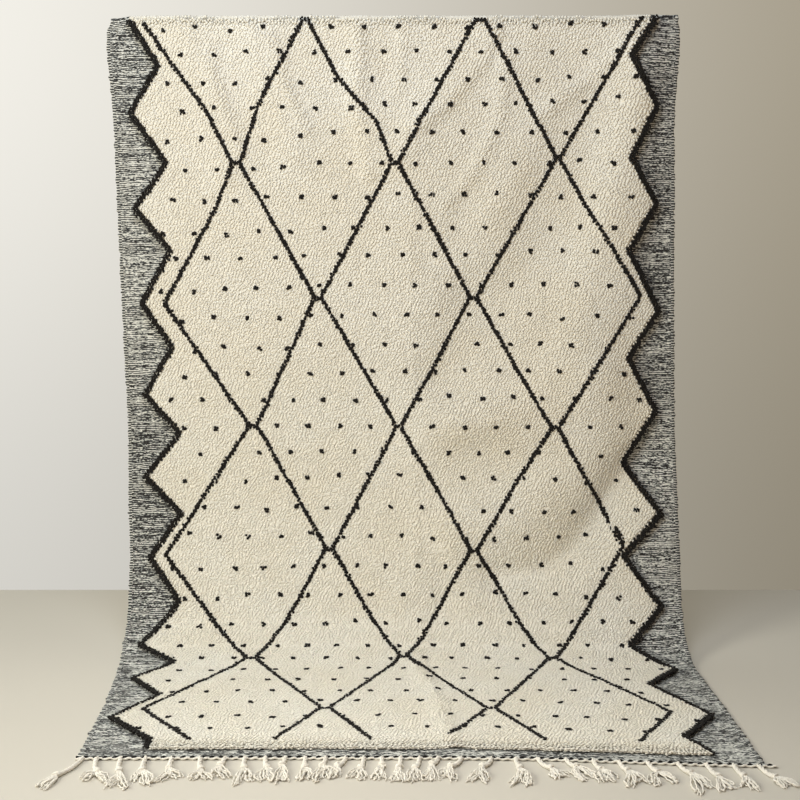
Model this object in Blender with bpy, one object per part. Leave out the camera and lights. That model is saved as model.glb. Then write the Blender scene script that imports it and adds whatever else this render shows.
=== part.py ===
"""A hand-knotted wool rug, hung by its top edge with its lower end drawn out over the floor.

The cloth is one piece: a knotted pile field between two flat-woven side borders, whose
edge runs in a zigzag, and a narrow flat-woven band across each end. The top band is turned
back behind the rug, over whatever holds it up. The warps leave the lower end through a
twined edge and are knotted into bunches that lie on the floor.

Metres, +Z up. The rug faces -Y, and its lower end runs out towards -Y. The origin is under
the middle of the rug's box, on the floor.
"""
import math
from bisect import bisect_right
from collections import namedtuple

import bmesh
import bpy
from mathutils import Vector

MM = 0.001

# ---- driving sizes ----
RUG_LENGTH = 2.40          # from the fold at the top to the lower edge, along the cloth
BAND_DEPTH = 0.040         # flat-woven band across each end
TURNED_BACK = 0.045        # cloth turned back behind the rug at the top
FOLD_RADIUS = 1.5 * MM     # inside the fold, so the two layers lie 3 mm apart
WEAVE_THICK = 5 * MM       # flat-woven borders and bands
PILE_THICK = 14 * MM       # weave and cut pile together
PILE_SLOPE = 10 * MM       # width over which the pile rises from the border
LINE_REACH = 9 * MM        # pile beyond the middle of the zigzag line
PIECE_GAP = 0.3 * MM

FIELD_COLUMNS = 24
BORDER_COLUMNS = 2
ROW_PITCH = 0.032
LEAST_ROW = 0.012

# How far the cloth leans out from upright, in degrees, down its length.
Lean = namedtuple("Lean", "down degrees")
FOLD_ARC = math.pi * FOLD_RADIUS
LEANS = [
    Lean(-FOLD_ARC - TURNED_BACK, 180),
    Lean(-FOLD_ARC, 180),
    Lean(0.00, 0),
    Lean(1.00, 0),
    Lean(1.20, 6),
    Lean(1.45, 14),
    Lean(1.60, 30),
    Lean(1.72, 48),
    Lean(1.80, 66),
    Lean(1.88, 90),
    Lean(2.50, 90),
]
FLOOR_FROM = 1.88          # the cloth lies flat on the floor from here down

# Half widths of the cloth on each side of its middle line.
Outline = namedtuple("Outline", "down left right")
OUTLINE = [
    Outline(-0.05, 0.783, 0.755),
    Outline(0.00, 0.785, 0.756),
    Outline(0.03, 0.797, 0.760),
    Outline(0.10, 0.799, 0.760),
    Outline(0.25, 0.788, 0.753),
    Outline(0.50, 0.785, 0.761),
    Outline(0.80, 0.781, 0.770),
    Outline(1.10, 0.774, 0.781),
    Outline(1.35, 0.773, 0.791),
    Outline(1.50, 0.766, 0.793),
    Outline(1.75, 0.765, 0.789),
    Outline(1.90, 0.761, 0.802),
    Outline(2.10, 0.743, 0.811),
    Outline(2.30, 0.732, 0.813),
    Outline(2.50, 0.722, 0.811),
]

# The zigzag edge of the pile: distance down, and out from the middle line.
Corner = namedtuple("Corner", "down out")
LEFT_ZIGZAG = [
    Corner(-0.05, 0.735),
    Corner(0.005, 0.735),
    Corner(0.125, 0.660),
    Corner(0.250, 0.740),
    Corner(0.385, 0.645),
    Corner(0.510, 0.735),
    Corner(0.625, 0.640),
    Corner(0.770, 0.723),
    Corner(0.895, 0.642),
    Corner(1.030, 0.722),
    Corner(1.140, 0.625),
    Corner(1.265, 0.725),
    Corner(1.370, 0.622),
    Corner(1.495, 0.708),
    Corner(1.620, 0.620),
    Corner(1.755, 0.712),
    Corner(1.830, 0.608),
    Corner(1.940, 0.695),
    Corner(2.055, 0.605),
    Corner(2.195, 0.693),
    Corner(2.320, 0.575),
    Corner(2.500, 0.575),
]
RIGHT_ZIGZAG = [
    Corner(-0.05, 0.691),
    Corner(0.000, 0.691),
    Corner(0.097, 0.629),
    Corner(0.232, 0.698),
    Corner(0.370, 0.633),
    Corner(0.497, 0.706),
    Corner(0.624, 0.632),
    Corner(0.791, 0.723),
    Corner(0.926, 0.640),
    Corner(1.077, 0.723),
    Corner(1.224, 0.631),
    Corner(1.369, 0.739),
    Corner(1.487, 0.632),
    Corner(1.635, 0.727),
    Corner(1.758, 0.630),
    Corner(1.877, 0.731),
    Corner(1.985, 0.640),
    Corner(2.160, 0.750),
    Corner(2.280, 0.655),
    Corner(2.360, 0.705),
    Corner(2.500, 0.705),
]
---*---
Recite the full listing above exactly.

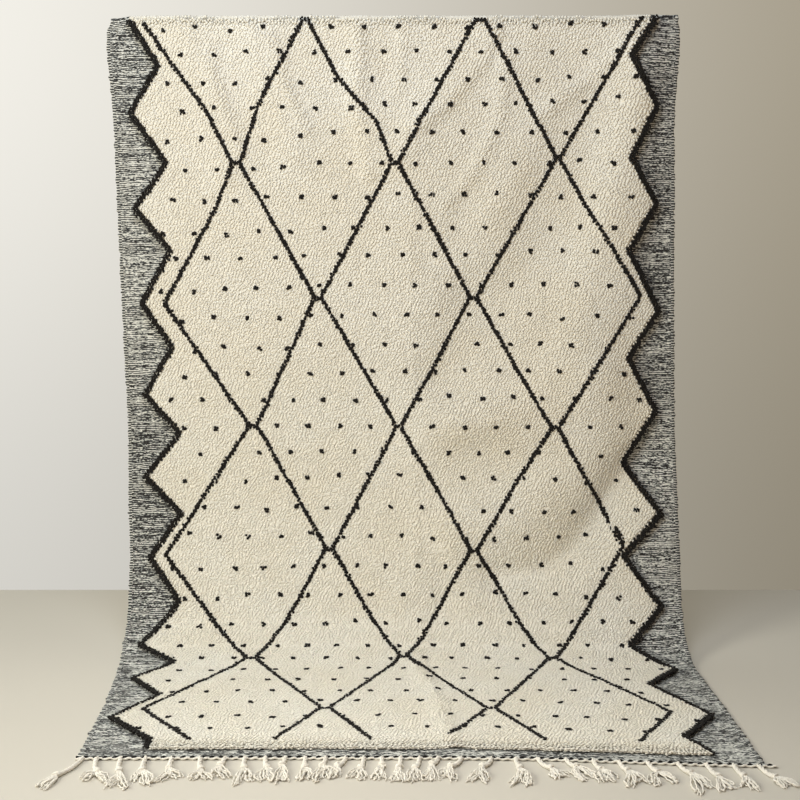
Model this object in Blender with bpy, one object per part. Leave out the camera and lights. That model is saved as model.glb. Then write the Blender scene script that imports it and adds whatever else this render shows.
=== part.py ===
"""A hand-knotted wool rug, hung by its top edge with its lower end drawn out over the floor.

The cloth is one piece: a knotted pile field between two flat-woven side borders, whose
edge runs in a zigzag, and a narrow flat-woven band across each end. The top band is turned
back behind the rug, over whatever holds it up. The warps leave the lower end through a
twined edge and are knotted into bunches that lie on the floor.

Metres, +Z up. The rug faces -Y, and its lower end runs out towards -Y. The origin is under
the middle of the rug's box, on the floor.
"""
import math
from bisect import bisect_right
from collections import namedtuple

import bmesh
import bpy
from mathutils import Vector

MM = 0.001

# ---- driving sizes ----
RUG_LENGTH = 2.40          # from the fold at the top to the lower edge, along the cloth
BAND_DEPTH = 0.040         # flat-woven band across each end
TURNED_BACK = 0.045        # cloth turned back behind the rug at the top
FOLD_RADIUS = 1.5 * MM     # inside the fold, so the two layers lie 3 mm apart
WEAVE_THICK = 5 * MM       # flat-woven borders and bands
PILE_THICK = 14 * MM       # weave and cut pile together
PILE_SLOPE = 10 * MM       # width over which the pile rises from the border
LINE_REACH = 9 * MM        # pile beyond the middle of the zigzag line
PIECE_GAP = 0.3 * MM

FIELD_COLUMNS = 24
BORDER_COLUMNS = 2
ROW_PITCH = 0.032
LEAST_ROW = 0.012

# How far the cloth leans out from upright, in degrees, down its length.
Lean = namedtuple("Lean", "down degrees")
FOLD_ARC = math.pi * FOLD_RADIUS
LEANS = [
    Lean(-FOLD_ARC - TURNED_BACK, 180),
    Lean(-FOLD_ARC, 180),
    Lean(0.00, 0),
    Lean(1.00, 0),
    Lean(1.20, 6),
    Lean(1.45, 14),
    Lean(1.60, 30),
    Lean(1.72, 48),
    Lean(1.80, 66),
    Lean(1.88, 90),
    Lean(2.50, 90),
]
FLOOR_FROM = 1.88          # the cloth lies flat on the floor from here down

# Half widths of the cloth on each side of its middle line.
Outline = namedtuple("Outline", "down left right")
OUTLINE = [
    Outline(-0.05, 0.783, 0.755),
    Outline(0.00, 0.785, 0.756),
    Outline(0.03, 0.797, 0.760),
    Outline(0.10, 0.799, 0.760),
    Outline(0.25, 0.788, 0.753),
    Outline(0.50, 0.785, 0.761),
    Outline(0.80, 0.781, 0.770),
    Outline(1.10, 0.774, 0.781),
    Outline(1.35, 0.773, 0.791),
    Outline(1.50, 0.766, 0.793),
    Outline(1.75, 0.765, 0.789),
    Outline(1.90, 0.761, 0.802),
    Outline(2.10, 0.743, 0.811),
    Outline(2.30, 0.732, 0.813),
    Outline(2.50, 0.722, 0.811),
]

# The zigzag edge of the pile: distance down, and out from the middle line.
Corner = namedtuple("Corner", "down out")
LEFT_ZIGZAG = [
    Corner(-0.05, 0.735),
    Corner(0.005, 0.735),
    Corner(0.125, 0.660),
    Corner(0.250, 0.740),
    Corner(0.385, 0.645),
    Corner(0.510, 0.735),
    Corner(0.625, 0.640),
    Corner(0.770, 0.723),
    Corner(0.895, 0.642),
    Corner(1.030, 0.722),
    Corner(1.140, 0.625),
    Corner(1.265, 0.725),
    Corner(1.370, 0.622),
    Corner(1.495, 0.708),
    Corner(1.620, 0.620),
    Corner(1.755, 0.712),
    Corner(1.830, 0.608),
    Corner(1.940, 0.695),
    Corner(2.055, 0.605),
    Corner(2.195, 0.693),
    Corner(2.320, 0.575),
    Corner(2.500, 0.575),
]
RIGHT_ZIGZAG = [
    Corner(-0.05, 0.691),
    Corner(0.000, 0.691),
    Corner(0.097, 0.629),
    Corner(0.232, 0.698),
    Corner(0.370, 0.633),
    Corner(0.497, 0.706),
    Corner(0.624, 0.632),
    Corner(0.791, 0.723),
    Corner(0.926, 0.640),
    Corner(1.077, 0.723),
    Corner(1.224, 0.631),
    Corner(1.369, 0.739),
    Corner(1.487, 0.632),
    Corner(1.635, 0.727),
    Corner(1.758, 0.630),
    Corner(1.877, 0.731),
    Corner(1.985, 0.640),
    Corner(2.160, 0.750),
    Corner(2.280, 0.655),
    Corner(2.360, 0.705),
    Corner(2.500, 0.705),
]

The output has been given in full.